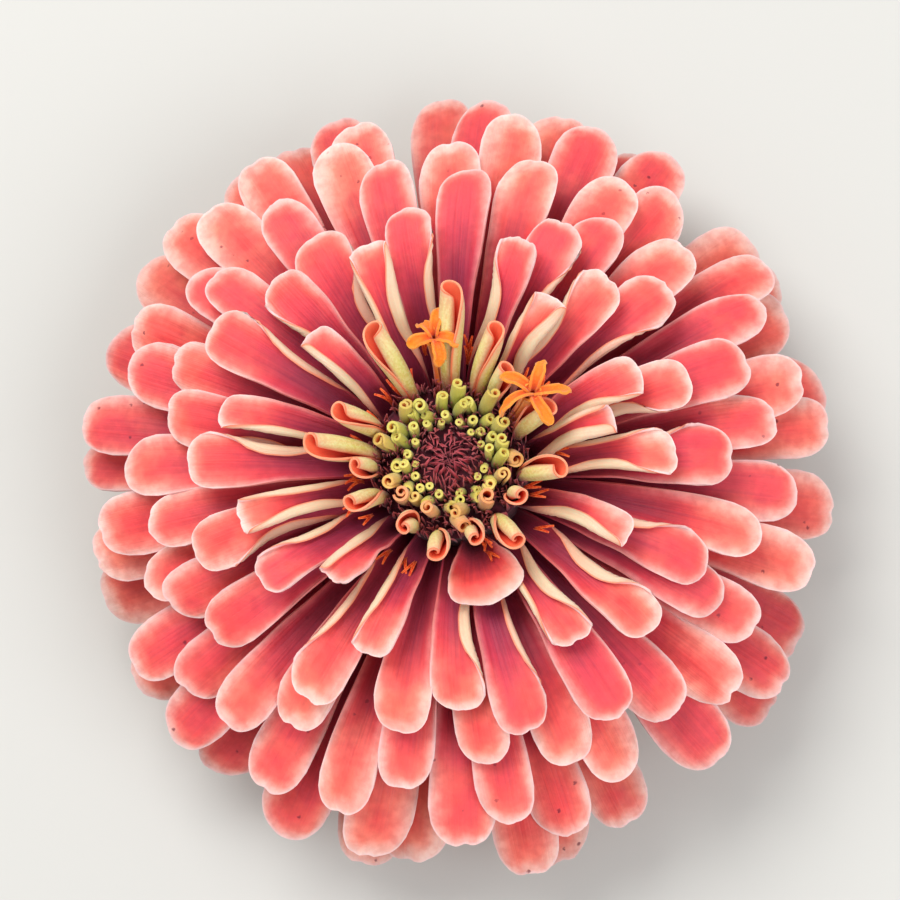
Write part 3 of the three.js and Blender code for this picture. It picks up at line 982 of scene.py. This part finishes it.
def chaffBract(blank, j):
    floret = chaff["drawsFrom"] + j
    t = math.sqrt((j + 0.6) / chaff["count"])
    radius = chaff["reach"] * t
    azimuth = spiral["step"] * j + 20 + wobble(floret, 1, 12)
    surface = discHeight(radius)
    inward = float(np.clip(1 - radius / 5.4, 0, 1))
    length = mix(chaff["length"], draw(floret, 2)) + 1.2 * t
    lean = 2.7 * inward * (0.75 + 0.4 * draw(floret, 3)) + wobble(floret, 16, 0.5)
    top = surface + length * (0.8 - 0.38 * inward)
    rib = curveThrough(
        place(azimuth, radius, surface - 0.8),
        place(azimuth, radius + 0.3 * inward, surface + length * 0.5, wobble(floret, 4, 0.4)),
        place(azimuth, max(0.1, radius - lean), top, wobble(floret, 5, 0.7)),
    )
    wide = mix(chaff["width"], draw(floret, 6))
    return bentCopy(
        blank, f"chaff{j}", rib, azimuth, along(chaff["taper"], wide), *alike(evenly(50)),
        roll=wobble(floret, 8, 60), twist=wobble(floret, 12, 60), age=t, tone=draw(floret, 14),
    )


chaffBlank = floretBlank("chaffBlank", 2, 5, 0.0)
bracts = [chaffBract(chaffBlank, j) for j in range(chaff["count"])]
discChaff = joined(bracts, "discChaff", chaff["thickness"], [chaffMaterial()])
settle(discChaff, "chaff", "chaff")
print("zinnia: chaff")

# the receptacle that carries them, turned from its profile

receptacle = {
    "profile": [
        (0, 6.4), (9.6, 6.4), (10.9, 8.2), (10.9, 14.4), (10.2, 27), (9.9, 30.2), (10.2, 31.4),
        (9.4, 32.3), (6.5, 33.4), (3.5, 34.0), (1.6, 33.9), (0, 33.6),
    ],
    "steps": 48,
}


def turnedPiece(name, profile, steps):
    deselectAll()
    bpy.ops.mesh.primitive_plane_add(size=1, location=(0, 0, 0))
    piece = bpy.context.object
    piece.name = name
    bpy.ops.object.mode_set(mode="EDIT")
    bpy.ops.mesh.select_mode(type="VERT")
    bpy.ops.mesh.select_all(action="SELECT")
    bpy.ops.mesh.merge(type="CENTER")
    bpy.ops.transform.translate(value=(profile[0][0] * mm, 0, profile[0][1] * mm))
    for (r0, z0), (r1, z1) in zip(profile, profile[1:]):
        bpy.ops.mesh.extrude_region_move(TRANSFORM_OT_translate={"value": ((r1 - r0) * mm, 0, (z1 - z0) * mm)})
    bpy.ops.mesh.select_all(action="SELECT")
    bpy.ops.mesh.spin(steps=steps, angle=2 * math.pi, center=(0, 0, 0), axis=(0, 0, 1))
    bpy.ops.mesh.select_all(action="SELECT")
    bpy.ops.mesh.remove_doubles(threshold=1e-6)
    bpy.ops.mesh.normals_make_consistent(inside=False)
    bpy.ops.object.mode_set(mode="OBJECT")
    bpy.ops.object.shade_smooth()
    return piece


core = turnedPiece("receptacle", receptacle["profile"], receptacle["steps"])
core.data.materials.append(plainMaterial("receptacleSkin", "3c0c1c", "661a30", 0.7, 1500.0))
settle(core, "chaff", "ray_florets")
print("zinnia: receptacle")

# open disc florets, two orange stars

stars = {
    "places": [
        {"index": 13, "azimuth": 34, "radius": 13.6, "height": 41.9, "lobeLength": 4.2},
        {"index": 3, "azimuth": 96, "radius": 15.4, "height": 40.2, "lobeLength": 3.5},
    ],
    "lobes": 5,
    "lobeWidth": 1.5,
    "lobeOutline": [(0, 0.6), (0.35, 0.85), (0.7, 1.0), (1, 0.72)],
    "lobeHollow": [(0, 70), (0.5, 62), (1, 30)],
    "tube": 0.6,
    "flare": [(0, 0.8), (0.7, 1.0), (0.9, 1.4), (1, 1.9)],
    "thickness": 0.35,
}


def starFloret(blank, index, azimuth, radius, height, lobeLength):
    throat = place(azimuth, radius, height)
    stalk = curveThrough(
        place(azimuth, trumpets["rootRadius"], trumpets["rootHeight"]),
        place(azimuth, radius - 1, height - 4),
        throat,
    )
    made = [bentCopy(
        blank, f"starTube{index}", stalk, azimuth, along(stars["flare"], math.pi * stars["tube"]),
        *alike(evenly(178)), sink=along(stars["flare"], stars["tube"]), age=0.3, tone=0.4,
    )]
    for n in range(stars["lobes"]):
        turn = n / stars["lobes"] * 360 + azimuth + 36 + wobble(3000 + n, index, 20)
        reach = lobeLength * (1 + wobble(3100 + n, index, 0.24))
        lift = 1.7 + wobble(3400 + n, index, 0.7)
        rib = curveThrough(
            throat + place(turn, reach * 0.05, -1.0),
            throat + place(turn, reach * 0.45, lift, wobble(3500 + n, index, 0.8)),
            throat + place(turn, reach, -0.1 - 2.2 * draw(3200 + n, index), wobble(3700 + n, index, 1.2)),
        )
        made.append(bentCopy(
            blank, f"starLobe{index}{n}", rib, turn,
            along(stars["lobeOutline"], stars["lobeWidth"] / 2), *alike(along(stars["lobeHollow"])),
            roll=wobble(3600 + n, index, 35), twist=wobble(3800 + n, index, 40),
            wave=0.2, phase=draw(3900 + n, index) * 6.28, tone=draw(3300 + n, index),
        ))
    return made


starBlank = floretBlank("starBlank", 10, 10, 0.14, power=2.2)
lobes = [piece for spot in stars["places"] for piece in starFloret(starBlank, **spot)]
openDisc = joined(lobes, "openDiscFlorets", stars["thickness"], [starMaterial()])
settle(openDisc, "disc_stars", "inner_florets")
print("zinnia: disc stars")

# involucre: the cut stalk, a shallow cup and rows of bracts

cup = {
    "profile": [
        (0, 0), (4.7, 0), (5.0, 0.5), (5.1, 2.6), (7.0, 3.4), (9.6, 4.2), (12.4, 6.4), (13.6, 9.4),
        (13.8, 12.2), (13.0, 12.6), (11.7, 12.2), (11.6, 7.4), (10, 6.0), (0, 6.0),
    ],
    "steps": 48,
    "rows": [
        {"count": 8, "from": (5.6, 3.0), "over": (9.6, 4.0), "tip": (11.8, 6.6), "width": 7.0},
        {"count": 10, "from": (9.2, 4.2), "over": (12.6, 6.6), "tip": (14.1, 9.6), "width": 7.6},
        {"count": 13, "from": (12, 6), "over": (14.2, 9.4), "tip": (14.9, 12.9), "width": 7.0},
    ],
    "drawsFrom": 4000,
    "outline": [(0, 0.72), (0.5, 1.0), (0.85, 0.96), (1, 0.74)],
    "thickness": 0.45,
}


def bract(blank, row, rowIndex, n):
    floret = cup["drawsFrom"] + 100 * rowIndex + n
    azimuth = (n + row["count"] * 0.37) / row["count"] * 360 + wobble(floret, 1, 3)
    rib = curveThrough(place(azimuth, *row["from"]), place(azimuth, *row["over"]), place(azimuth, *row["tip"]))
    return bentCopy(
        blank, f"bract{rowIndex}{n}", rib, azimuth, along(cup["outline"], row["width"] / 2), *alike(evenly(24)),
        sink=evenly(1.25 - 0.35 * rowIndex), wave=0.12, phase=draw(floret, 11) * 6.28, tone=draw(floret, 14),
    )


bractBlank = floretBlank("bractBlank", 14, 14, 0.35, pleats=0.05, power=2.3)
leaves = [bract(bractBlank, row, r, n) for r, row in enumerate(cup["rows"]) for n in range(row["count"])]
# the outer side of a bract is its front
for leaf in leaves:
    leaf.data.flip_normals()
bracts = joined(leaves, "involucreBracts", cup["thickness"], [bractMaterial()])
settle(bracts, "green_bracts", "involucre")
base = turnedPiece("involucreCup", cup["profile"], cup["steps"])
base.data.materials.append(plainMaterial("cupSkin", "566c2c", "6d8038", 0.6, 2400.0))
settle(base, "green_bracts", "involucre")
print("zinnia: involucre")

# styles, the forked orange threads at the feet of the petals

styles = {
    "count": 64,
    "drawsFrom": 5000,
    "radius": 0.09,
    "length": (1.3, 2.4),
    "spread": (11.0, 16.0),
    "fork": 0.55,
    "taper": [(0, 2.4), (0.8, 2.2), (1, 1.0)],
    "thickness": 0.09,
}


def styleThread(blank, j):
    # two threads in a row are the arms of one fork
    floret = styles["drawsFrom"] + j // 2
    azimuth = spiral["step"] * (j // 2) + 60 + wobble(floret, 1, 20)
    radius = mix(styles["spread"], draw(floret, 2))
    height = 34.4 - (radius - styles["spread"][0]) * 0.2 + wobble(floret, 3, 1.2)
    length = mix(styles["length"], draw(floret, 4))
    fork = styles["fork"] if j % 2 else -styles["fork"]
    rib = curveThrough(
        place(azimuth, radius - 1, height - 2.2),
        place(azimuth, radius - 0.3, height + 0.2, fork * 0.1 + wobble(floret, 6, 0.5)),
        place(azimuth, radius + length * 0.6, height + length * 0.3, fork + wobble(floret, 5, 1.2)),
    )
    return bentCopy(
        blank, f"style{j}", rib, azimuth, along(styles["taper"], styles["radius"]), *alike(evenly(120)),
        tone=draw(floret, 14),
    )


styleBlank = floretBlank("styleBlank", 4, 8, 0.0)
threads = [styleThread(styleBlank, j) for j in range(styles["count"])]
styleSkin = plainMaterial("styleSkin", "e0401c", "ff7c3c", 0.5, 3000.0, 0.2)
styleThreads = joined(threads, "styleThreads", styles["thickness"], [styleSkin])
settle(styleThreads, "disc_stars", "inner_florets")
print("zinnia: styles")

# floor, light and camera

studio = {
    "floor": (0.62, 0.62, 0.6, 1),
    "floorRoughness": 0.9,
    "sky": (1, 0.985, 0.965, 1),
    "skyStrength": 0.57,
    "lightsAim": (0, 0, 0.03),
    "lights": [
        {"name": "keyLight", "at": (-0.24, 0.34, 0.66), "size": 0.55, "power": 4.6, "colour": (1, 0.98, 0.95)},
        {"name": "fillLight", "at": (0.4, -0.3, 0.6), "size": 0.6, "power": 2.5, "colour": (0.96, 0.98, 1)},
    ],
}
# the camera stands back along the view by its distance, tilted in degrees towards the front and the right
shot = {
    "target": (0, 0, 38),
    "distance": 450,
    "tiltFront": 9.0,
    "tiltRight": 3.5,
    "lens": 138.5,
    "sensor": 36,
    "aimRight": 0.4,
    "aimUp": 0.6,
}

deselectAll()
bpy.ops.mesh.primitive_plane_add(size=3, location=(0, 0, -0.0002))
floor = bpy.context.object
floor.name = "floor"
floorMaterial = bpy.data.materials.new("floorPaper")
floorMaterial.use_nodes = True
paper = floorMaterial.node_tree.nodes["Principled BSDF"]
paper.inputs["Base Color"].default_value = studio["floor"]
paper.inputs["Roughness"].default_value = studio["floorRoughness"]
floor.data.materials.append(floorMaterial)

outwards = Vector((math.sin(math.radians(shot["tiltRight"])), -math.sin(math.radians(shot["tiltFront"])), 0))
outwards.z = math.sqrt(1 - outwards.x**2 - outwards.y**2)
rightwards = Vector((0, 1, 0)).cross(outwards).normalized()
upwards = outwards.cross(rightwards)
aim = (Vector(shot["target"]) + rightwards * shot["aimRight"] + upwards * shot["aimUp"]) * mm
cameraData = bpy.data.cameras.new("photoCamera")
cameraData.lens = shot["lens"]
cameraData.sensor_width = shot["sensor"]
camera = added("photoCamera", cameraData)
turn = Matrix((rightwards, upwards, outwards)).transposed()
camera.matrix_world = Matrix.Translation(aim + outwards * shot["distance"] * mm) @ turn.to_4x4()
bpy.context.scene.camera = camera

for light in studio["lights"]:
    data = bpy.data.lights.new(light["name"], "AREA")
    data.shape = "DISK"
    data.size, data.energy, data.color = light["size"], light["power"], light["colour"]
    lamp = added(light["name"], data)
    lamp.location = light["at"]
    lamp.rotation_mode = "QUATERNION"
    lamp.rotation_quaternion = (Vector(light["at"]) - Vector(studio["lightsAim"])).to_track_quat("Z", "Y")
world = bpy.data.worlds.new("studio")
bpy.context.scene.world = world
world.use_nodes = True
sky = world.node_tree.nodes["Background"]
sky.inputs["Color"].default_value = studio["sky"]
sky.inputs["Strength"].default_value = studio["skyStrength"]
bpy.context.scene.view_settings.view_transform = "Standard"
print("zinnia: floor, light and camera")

|---|

**What you have to do**:
Check every line for "scene" and show the ones that have it.

**Result of the exercise**:
Write part 3 of the three.js and Blender code for this picture. It picks up at line 982 of scene.py. This part finishes it.
bpy.context.scene.camera = camera
bpy.context.scene.world = world
bpy.context.scene.view_settings.view_transform = "Standard"